To start with: Beryl smashed multiple records while spinning along a southern route that’s unusual for any hurricane. And then here's what happened:

For all practical purposes, Beryl acted more like storms that form later during hurricane season because of water temperatures that are already as hot or hotter than the region normally gets in September, hurricane experts told The Associated Press.

“Beryl is unprecedentedly strange,” said Weather Underground co-founder Jeff Masters, a former government hurricane meteorologist who flew into storms. “It is so far outside the climatology that you look at it and you say, ‘How did this happen in June?’”

Forecasters predicted months ago it was going to be a nasty year and now they are comparing it to record busy 1933 and deadly 2005 — the year of Katrina, Rita, Wilma and Dennis.

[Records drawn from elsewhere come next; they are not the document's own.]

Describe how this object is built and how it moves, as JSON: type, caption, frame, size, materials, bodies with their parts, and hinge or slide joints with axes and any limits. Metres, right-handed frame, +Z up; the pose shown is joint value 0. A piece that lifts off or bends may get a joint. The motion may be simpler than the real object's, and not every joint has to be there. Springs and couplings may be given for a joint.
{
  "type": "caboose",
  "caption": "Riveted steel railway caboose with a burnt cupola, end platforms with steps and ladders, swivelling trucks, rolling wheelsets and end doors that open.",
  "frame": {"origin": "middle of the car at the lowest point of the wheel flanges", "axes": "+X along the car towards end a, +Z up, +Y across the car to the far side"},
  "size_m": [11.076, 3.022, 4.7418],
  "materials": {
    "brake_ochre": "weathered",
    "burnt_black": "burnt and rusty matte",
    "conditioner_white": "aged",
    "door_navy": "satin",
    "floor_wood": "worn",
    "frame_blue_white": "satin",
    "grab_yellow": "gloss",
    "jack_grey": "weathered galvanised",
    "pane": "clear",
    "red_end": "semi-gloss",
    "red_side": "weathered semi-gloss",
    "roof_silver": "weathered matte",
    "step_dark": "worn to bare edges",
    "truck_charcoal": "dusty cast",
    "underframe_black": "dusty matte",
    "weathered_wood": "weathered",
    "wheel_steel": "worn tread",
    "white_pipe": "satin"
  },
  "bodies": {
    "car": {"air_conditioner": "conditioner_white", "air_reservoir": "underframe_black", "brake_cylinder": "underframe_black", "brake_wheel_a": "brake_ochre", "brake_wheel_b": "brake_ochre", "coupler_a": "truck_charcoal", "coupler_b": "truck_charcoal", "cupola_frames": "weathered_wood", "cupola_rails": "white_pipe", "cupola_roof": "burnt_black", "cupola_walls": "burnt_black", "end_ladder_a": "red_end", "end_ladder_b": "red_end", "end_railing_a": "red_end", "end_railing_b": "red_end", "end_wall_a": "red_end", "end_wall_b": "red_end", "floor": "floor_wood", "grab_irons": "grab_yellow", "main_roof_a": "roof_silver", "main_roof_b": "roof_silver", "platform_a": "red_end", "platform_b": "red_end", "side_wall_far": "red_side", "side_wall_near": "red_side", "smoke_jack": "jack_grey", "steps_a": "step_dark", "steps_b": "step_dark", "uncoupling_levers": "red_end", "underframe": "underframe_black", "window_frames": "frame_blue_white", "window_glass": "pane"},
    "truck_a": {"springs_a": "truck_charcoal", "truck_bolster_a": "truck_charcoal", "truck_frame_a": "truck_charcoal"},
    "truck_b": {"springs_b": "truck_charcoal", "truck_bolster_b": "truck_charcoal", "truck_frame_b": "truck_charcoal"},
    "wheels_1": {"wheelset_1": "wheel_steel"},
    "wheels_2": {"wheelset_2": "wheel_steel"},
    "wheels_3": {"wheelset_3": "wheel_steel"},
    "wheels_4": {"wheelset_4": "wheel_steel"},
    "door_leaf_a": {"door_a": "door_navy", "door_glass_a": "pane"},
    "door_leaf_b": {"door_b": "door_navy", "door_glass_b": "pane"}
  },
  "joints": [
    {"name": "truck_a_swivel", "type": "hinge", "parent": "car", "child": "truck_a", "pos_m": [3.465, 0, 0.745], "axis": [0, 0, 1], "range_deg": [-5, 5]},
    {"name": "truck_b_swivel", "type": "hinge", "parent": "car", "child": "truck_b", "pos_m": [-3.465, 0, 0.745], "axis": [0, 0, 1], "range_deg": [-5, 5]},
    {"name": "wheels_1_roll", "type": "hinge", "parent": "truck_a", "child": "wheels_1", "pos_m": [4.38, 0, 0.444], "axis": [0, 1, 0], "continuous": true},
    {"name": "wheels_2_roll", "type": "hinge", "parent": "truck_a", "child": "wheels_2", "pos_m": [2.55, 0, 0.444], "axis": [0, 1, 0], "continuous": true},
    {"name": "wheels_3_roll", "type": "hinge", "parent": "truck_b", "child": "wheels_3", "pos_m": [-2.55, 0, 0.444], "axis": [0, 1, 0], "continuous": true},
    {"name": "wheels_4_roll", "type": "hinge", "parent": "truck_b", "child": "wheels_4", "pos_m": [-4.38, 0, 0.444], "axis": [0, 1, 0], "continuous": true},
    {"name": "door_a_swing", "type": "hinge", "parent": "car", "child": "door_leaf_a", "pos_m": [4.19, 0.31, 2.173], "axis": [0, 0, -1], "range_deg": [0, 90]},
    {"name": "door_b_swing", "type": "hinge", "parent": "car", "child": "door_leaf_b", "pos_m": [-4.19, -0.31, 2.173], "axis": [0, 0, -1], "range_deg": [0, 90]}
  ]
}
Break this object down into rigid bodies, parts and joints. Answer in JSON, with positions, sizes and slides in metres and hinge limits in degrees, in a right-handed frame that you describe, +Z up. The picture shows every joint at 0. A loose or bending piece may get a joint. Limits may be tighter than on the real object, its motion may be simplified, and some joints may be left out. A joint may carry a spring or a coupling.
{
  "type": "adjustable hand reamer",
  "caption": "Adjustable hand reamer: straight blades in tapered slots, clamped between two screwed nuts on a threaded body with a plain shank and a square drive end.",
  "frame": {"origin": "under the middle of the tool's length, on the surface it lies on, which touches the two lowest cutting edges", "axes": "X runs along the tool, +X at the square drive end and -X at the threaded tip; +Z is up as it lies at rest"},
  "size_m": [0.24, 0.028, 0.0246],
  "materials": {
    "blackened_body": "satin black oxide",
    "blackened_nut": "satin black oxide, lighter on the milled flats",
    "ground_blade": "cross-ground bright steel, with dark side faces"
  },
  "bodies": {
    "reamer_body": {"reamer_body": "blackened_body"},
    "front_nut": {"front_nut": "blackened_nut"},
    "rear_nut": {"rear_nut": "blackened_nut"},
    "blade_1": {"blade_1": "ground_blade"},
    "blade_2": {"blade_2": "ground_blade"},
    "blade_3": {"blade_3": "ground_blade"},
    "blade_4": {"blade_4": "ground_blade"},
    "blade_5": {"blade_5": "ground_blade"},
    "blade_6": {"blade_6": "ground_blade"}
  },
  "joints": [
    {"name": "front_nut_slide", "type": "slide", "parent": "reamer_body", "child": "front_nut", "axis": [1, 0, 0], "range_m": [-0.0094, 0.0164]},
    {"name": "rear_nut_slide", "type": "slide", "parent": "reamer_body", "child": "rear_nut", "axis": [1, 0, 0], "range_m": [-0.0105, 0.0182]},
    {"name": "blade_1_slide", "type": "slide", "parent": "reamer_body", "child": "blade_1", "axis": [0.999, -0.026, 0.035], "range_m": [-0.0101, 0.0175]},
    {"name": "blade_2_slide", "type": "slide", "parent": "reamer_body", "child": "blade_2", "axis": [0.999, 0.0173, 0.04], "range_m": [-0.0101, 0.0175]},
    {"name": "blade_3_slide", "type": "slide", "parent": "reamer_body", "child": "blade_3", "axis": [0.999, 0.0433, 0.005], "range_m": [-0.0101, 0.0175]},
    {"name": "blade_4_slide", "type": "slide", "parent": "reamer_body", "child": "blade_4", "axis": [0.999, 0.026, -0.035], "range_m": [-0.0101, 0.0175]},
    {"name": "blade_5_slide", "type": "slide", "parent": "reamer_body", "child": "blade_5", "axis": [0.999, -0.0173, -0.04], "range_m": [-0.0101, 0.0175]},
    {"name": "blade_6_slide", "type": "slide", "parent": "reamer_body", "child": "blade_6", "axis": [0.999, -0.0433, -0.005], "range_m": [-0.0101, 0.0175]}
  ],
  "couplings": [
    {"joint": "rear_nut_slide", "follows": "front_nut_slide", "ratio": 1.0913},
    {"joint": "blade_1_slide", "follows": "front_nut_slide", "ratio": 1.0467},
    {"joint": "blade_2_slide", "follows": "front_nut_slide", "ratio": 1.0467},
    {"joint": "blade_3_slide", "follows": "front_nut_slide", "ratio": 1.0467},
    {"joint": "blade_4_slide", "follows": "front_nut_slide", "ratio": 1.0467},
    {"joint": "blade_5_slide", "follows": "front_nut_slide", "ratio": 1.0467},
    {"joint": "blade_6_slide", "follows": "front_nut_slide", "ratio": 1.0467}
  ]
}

“This is the type of storm that we expect this year, these outlier things that happen when and where they shouldn't,” University of Miami tropical weather researcher Brian McNoldy said. “Not only for things to form and intensify and reach higher intensities, but increase the likelihood of rapid intensification. All of that is just coming together right now, and this won't be the last time.”

Colorado State University hurricane researcher Phil Klotzbach called Beryl “a harbinger potentially of more interesting stuff coming down the pike. Not that Beryl isn't interesting in and of itself, but even more potential threats and more — and not just a one off — maybe several of these kinds of storms coming down later.”

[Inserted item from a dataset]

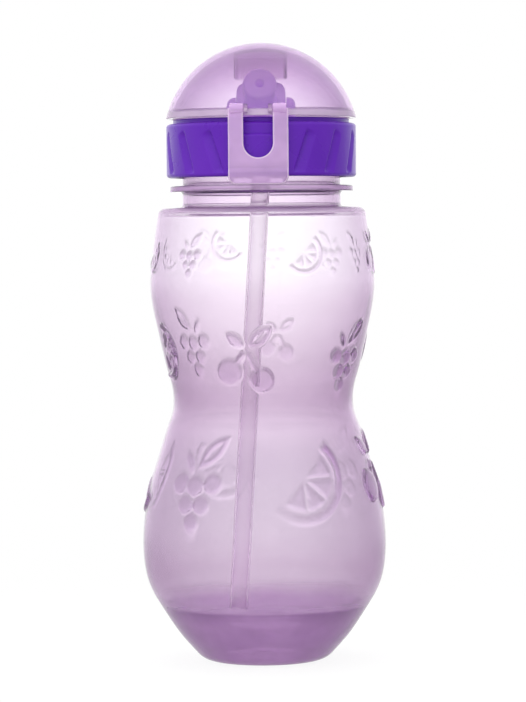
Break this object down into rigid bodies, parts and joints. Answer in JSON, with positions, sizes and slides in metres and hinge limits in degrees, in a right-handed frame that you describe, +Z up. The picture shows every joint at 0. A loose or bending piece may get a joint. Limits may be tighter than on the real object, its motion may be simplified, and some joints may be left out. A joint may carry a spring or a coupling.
{
  "type": "kids water bottle",
  "caption": "Waisted see-through water bottle for children, with a screw collar, a flip-up dome lid, a tilting drinking spout with a straw, and a front latch clip.",
  "frame": {"origin": "middle of the foot ring, on the surface that the bottle stands on", "axes": "+Z up along the bottle's axis, -Y towards the latch clip at the front, +Y towards the dome's hinge, +X to the right seen from the front"},
  "size_m": [0.0728, 0.0728, 0.185],
  "materials": {
    "bottle_plastic": "gloss",
    "collar_plastic": "satin gloss",
    "lid_plastic": "gloss",
    "straw_plastic": "satin",
    "spout_plastic": "satin",
    "silicone": "matte",
    "pin_steel": "brushed"
  },
  "bodies": {
    "bottle": {"bottle_body": "bottle_plastic"},
    "seal": {"cap_gasket": "silicone"},
    "lid": {"cap_collar": "collar_plastic", "spout_base": "spout_plastic", "spout_base_seal": "silicone", "spout_seat_seal": "silicone", "air_vent_valve": "silicone", "drinking_straw": "straw_plastic", "dome_hinge_pin": "pin_steel"},
    "spout": {"spout_rotor": "spout_plastic", "spout_nozzle": "spout_plastic"},
    "dome": {"dome_cover": "lid_plastic", "latch_pins": "lid_plastic"},
    "latch": {"latch_clip": "lid_plastic"}
  },
  "joints": [
    {"name": "lid_rise", "type": "slide", "parent": "bottle", "child": "seal", "axis": [0, 0, 1], "range_m": [0, 0.006]},
    {"name": "lid_screw", "type": "hinge", "parent": "seal", "child": "lid", "pos_m": [0, 0, 0.1584], "axis": [0, 0, 1], "range_deg": [0, 540]},
    {"name": "dome_flip", "type": "hinge", "parent": "lid", "child": "dome", "pos_m": [0, 0.0313, 0.1615], "axis": [-1, 0, 0], "range_deg": [0, 115]},
    {"name": "spout_tilt", "type": "hinge", "parent": "lid", "child": "spout", "pos_m": [0, 0.003, 0.1655], "axis": [-1, 0, 0], "range_deg": [0, 65]},
    {"name": "latch_swing", "type": "hinge", "parent": "dome", "child": "latch", "pos_m": [0, -0.0295, 0.1644], "axis": [-1, 0, 0], "range_deg": [0, 80]}
  ],
  "couplings": [
    {"joint": "lid_rise", "follows": "lid_screw", "m_per_rad": 0.0006366},
    {"joint": "spout_tilt", "follows": "dome_flip", "ratio": 0.5652}
  ]
}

The water temperature around Beryl is about 2 to 3.6 degrees above normal at 84 degrees, which “is great if you are a hurricane,” Klotzbach said.

Warm water acts as fuel for the thunderstorms and clouds that form hurricanes. The warmer the water and thus the air at the bottom of the storm, the better the chance it will rise higher in the atmosphere and create deeper thunderstorms, said University University at Albany atmospheric scientist Kristen Corbosiero.

Sea surface temperatures in the Atlantic and Caribbean “are above what the average September (peak season) temperature should be looking at the last 30-year average,” Masters said.

It's not just hot water at the surface that matters. The ocean heat content — which measures deeper water that storms need to keep powering up — is way beyond record levels for this time of year and at what the September peak should be, McNoldy said.

“So when you get all that heat energy you can expect some fireworks,” Masters said.

This year, there's also a significant difference between water temperature and upper air temperature throughout the tropics.

The greater that difference is, the more likely it becomes that storms will form and get bigger, said MIT hurricane expert Kerry Emanuel.

Atlantic waters have been unusually hot since March 2023 and record warm since April 2023. Klotzbach said a high pressure system that normally sets up cooling trade winds collapsed then and hasn't returned.

A brewing La Niña, which is a slight cooling of the Pacific that changes weather worldwide, also may be a factor. Experts say La Niña tends to depress high altitude crosswinds that decapitate hurricanes; a La Niña usually means more hurricanes in the Atlantic and fewer in the Pacific.

This year, the Eastern Pacific had zero storms in May and June, something that's only happened twice before in modern times, Klotzbach said.